Dr. Kathryn Thompson, a nutritional biochemist at the University of New England in Biddeford and chairwoman of Maine Citizens for Environmental Studies, was in Bangor on Friday, the day before the law takes effect.

Maine is the first state to ban the popular aseptic packaging, a decision based on reported problems with recycling the boxes because of their multisubstance construction. The ban was concurrent with an expansion of Maine’s returnable-container law.

“We’re trying to reach out to the citizens of Maine to enlist their support,” she said, explaining the publicity campaign. The group, she said, also is concerned about whether the state has adequately studied assertions that paper bags are preferable to plastic ones. Stores currently may package items in plastic bags only on customer request.

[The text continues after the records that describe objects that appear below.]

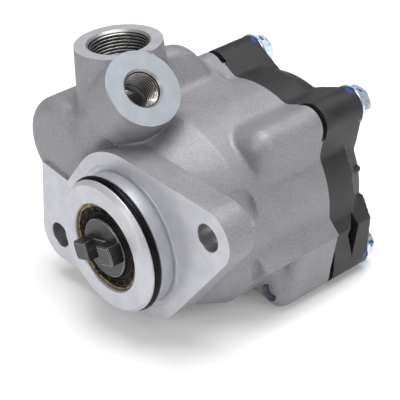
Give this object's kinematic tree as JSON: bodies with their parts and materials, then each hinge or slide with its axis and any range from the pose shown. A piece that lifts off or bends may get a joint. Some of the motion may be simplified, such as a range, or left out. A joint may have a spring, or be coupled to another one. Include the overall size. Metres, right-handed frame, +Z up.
{
  "type": "power steering pump",
  "caption": "Hydraulic vane pump for power steering: flange-mounted aluminium housing with threaded suction and pressure ports, drive tang, bolted dark rear cover and a flow-control valve.",
  "frame": {"origin": "centre of the pilot on the flange's mounting face", "axes": "+Y along the shaft from the drive end to the rear cover, +Z up along the suction port, +X to the right seen from the drive end"},
  "size_m": [0.1379, 0.1262, 0.1209],
  "materials": {
    "cast_aluminium": "fine-grained casting, machined faces brighter",
    "dark_cover": "dark satin coating",
    "zinc": "bluish zinc plate",
    "black_rubber": "smooth, slightly glossy",
    "seal_metal": "brown lacquered sheet steel",
    "seal_rubber": "dark brown, satin",
    "spring_steel": "drawn wire, oiled",
    "bearing_steel": "ground and polished",
    "pressed_steel": "pressed sheet",
    "shaft_steel": "dark grey, turned",
    "ground_steel": "ground",
    "sintered_iron": "lapped",
    "bush_bronze": "bored, dull"
  },
  "bodies": {
    "pump_body": {"housing": "cast_aluminium", "rear_cover": "dark_cover", "cover_bolts": "zinc", "pilot_o_ring": "black_rubber", "seal_case": "seal_metal", "seal_lip": "seal_rubber", "garter_spring": "spring_steel", "bearing_retaining_ring": "spring_steel", "bearing_outer_race": "bearing_steel", "cam_ring": "ground_steel", "front_side_plate": "sintered_iron", "rear_side_plate": "sintered_iron", "dowel_pins": "ground_steel", "front_plate_o_ring": "black_rubber", "rear_plate_o_ring": "black_rubber", "cover_o_ring": "black_rubber", "plate_spring": "spring_steel", "rear_bush": "bush_bronze", "valve_spring": "spring_steel", "valve_stop_ring": "spring_steel"},
    "rotating_group": {"drive_shaft": "shaft_steel", "rotor": "ground_steel", "rotor_retaining_ring": "spring_steel", "bearing_inner_race": "bearing_steel"},
    "ball_set": {"bearing_cage": "pressed_steel", "bearing_balls": "bearing_steel"},
    "vane_1_body": {"vane_1": "ground_steel"},
    "vane_2_body": {"vane_2": "ground_steel"},
    "vane_3_body": {"vane_3": "ground_steel"},
    "vane_4_body": {"vane_4": "ground_steel"},
    "vane_5_body": {"vane_5": "ground_steel"},
    "vane_6_body": {"vane_6": "ground_steel"},
    "vane_7_body": {"vane_7": "ground_steel"},
    "vane_8_body": {"vane_8": "ground_steel"},
    "vane_9_body": {"vane_9": "ground_steel"},
    "vane_10_body": {"vane_10": "ground_steel"},
    "spool_body": {"valve_spool": "ground_steel", "relief_seat": "ground_steel", "relief_spring": "spring_steel"},
    "relief_ball_body": {"relief_ball": "bearing_steel"}
  },
  "joints": [
    {"name": "shaft_spin", "type": "hinge", "parent": "pump_body", "child": "rotating_group", "pos_m": [0, 0, 0], "axis": [0, 1, 0], "continuous": true},
    {"name": "bearing_cage_spin", "type": "hinge", "parent": "pump_body", "child": "ball_set", "pos_m": [0, 0, 0], "axis": [0, 1, 0], "continuous": true},
    {"name": "vane_1_slide", "type": "slide", "parent": "rotating_group", "child": "vane_1_body", "axis": [1, 0, 0], "range_m": [0, 0.0021]},
    {"name": "vane_2_slide", "type": "slide", "parent": "rotating_group", "child": "vane_2_body", "axis": [0.809, 0, 0.5878], "range_m": [0, 0.00384]},
    {"name": "vane_3_slide", "type": "slide", "parent": "rotating_group", "child": "vane_3_body", "axis": [0.309, 0, 0.9511], "range_m": [0, 0.00312]},
    {"name": "vane_4_slide", "type": "slide", "parent": "rotating_group", "child": "vane_4_body", "axis": [-0.309, 0, 0.9511], "range_m": [0, 0.0012]},
    {"name": "vane_5_slide", "type": "slide", "parent": "rotating_group", "child": "vane_5_body", "axis": [-0.809, 0, 0.5878], "range_m": [0, 0.0007]},
    {"name": "vane_6_slide", "type": "slide", "parent": "rotating_group", "child": "vane_6_body", "axis": [-1, 0, 0], "range_m": [0, 0.0021]},
    {"name": "vane_7_slide", "type": "slide", "parent": "rotating_group", "child": "vane_7_body", "axis": [-0.809, 0, -0.5878], "range_m": [0, 0.00384]},
    {"name": "vane_8_slide", "type": "slide", "parent": "rotating_group", "child": "vane_8_body", "axis": [-0.309, 0, -0.9511], "range_m": [0, 0.00312]},
    {"name": "vane_9_slide", "type": "slide", "parent": "rotating_group", "child": "vane_9_body", "axis": [0.309, 0, -0.9511], "range_m": [0, 0.0012]},
    {"name": "vane_10_slide", "type": "slide", "parent": "rotating_group", "child": "vane_10_body", "axis": [0.809, 0, -0.5878], "range_m": [0, 0.0007]},
    {"name": "spool_slide", "type": "slide", "parent": "pump_body", "child": "spool_body", "axis": [-0.7478, 0, -0.6639], "range_m": [0, 0.006], "stiffness_N_per_m": 2000, "springref_m": -0.012, "deforming": ["valve_spring"]},
    {"name": "relief_lift", "type": "slide", "parent": "spool_body", "child": "relief_ball_body", "axis": [0.7478, 0, 0.6639], "range_m": [0, 0.001], "stiffness_N_per_m": 6000, "springref_m": -0.003, "deforming": ["relief_spring"]}
  ],
  "couplings": [
    {"joint": "bearing_cage_spin", "follows": "shaft_spin", "ratio": 0.3818}
  ]
}
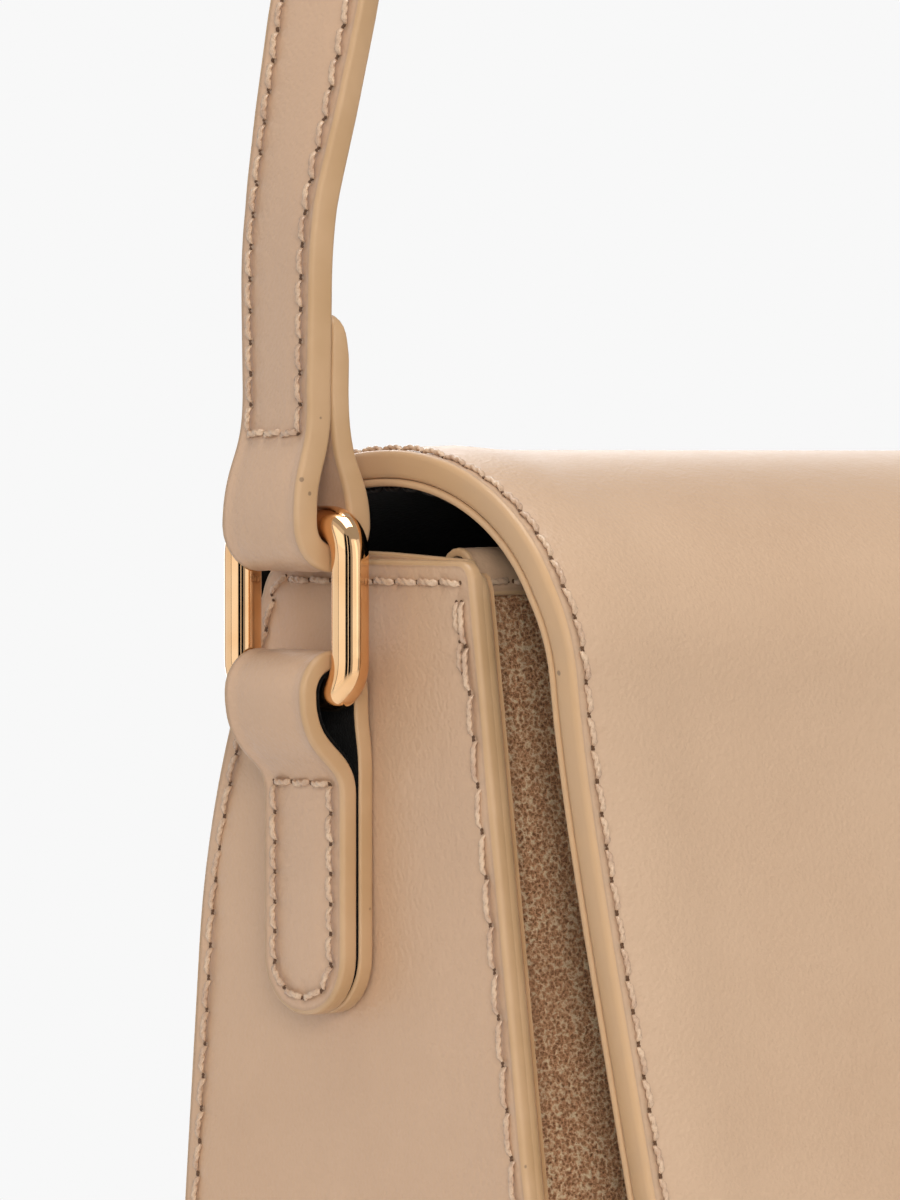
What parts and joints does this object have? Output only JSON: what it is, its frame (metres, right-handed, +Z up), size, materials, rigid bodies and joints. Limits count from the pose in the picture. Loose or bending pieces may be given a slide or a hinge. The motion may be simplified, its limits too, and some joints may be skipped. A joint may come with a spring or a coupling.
{
  "type": "baguette bag",
  "caption": "Small flap-over shoulder bag with a tapering box body, flat end gussets, polished side rings and an arched leather strap.",
  "frame": {"origin": "middle of the base's underside, under the middle of the bag's length", "axes": "+X along the bag towards its right end seen from the front, -Y towards the front under the flap, +Z up towards the strap"},
  "size_m": [0.283, 0.0839, 0.3786],
  "materials": {
    "leather": "smooth tan box leather with painted edges",
    "suede": "taupe split suede, short nap",
    "board": "matt stiffening board",
    "lining": "dark woven lining",
    "felt": "black felt",
    "gold_plate": "polished pale gold plate",
    "magnet": "sintered ferrite",
    "washer_steel": "stamped plated steel"
  },
  "bodies": {
    "body": {"front_panel": "suede", "front_board": "board", "front_lining": "lining", "front_binding": "leather", "back_panel": "leather", "back_board": "board", "back_lining": "lining", "slip_pocket": "lining", "base_panel": "leather", "base_board": "board", "base_lining": "lining", "gusset_left": "leather", "gusset_right": "leather", "gusset_lining_left": "lining", "gusset_lining_right": "lining", "gusset_facing_left": "leather", "gusset_facing_right": "leather", "tab_left": "leather", "tab_right": "leather", "tab_felt_left": "felt", "tab_felt_right": "felt", "snap_socket": "gold_plate", "snap_magnet": "magnet", "snap_socket_washer": "washer_steel"},
    "flap": {"flap_leather": "leather", "flap_board": "board", "flap_lining": "leather", "snap_stud": "gold_plate", "snap_stud_washer": "washer_steel"},
    "ring_left": {"ring_left": "gold_plate"},
    "ring_right": {"ring_right": "gold_plate"},
    "strap": {"strap_leather": "leather", "strap_filler": "board", "strap_lining": "leather"}
  },
  "joints": [
    {"name": "flap_fold", "type": "hinge", "parent": "body", "child": "flap", "pos_m": [0, 0.0196, 0.118], "axis": [-1, 0, 0], "range_deg": [0, 105]},
    {"name": "ring_left_swing", "type": "hinge", "parent": "body", "child": "ring_left", "pos_m": [-0.1356, 0.0038, 0.1188], "axis": [0, 1, 0], "range_deg": [-3, 3]},
    {"name": "strap_sway", "type": "hinge", "parent": "ring_left", "child": "strap", "pos_m": [-0.1356, 0.0038, 0.138], "axis": [0, 1, 0], "range_deg": [-3, 3]},
    {"name": "ring_right_swing", "type": "hinge", "parent": "body", "child": "ring_right", "pos_m": [0.1356, 0.0038, 0.1188], "axis": [0, 1, 0], "range_deg": [-3, 3]}
  ],
  "couplings": [
    {"joint": "strap_sway", "follows": "ring_left_swing", "ratio": -1},
    {"joint": "ring_right_swing", "follows": "ring_left_swing", "ratio": 1}
  ]
}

Thompson admits she hasn’t fully studied the aseptic-packaging matter herself, and her organization isn’t asserting necessarily that the juice boxes are safe; rather, its members believe the issue wasn’t thoroughly studied before the law was passed.

“We’re concerned, basically, that good procedure was not followed,” she said. “There seems to be some good things about the packaging.”

One positive aspect is weight. Juice boxes are lighter than other containers, such as glass, and so require less energy to transport.

Thompson also suggests that the law contradicts itself by banning aseptic packaging for some products while allowing it for dairy products and apple juice. The ban makes life difficult for soy-milk drinkers, she said, because other forms of packaging are less convenient or effective.

Furthermore, aseptic packaging “can be recycled,” she said, pointing to states such as Massachusetts, Rhode Island, and New York, and the Canadian province of Ontario.

Those areas are experimenting with recycling the juice boxes, but the resulting product has received a lukewarm reception for environmentalists who say the “plastic wood” compound may have only limited demand.

But those are the kinds of issues Thompson says should have been explored more fully before the ban took effect.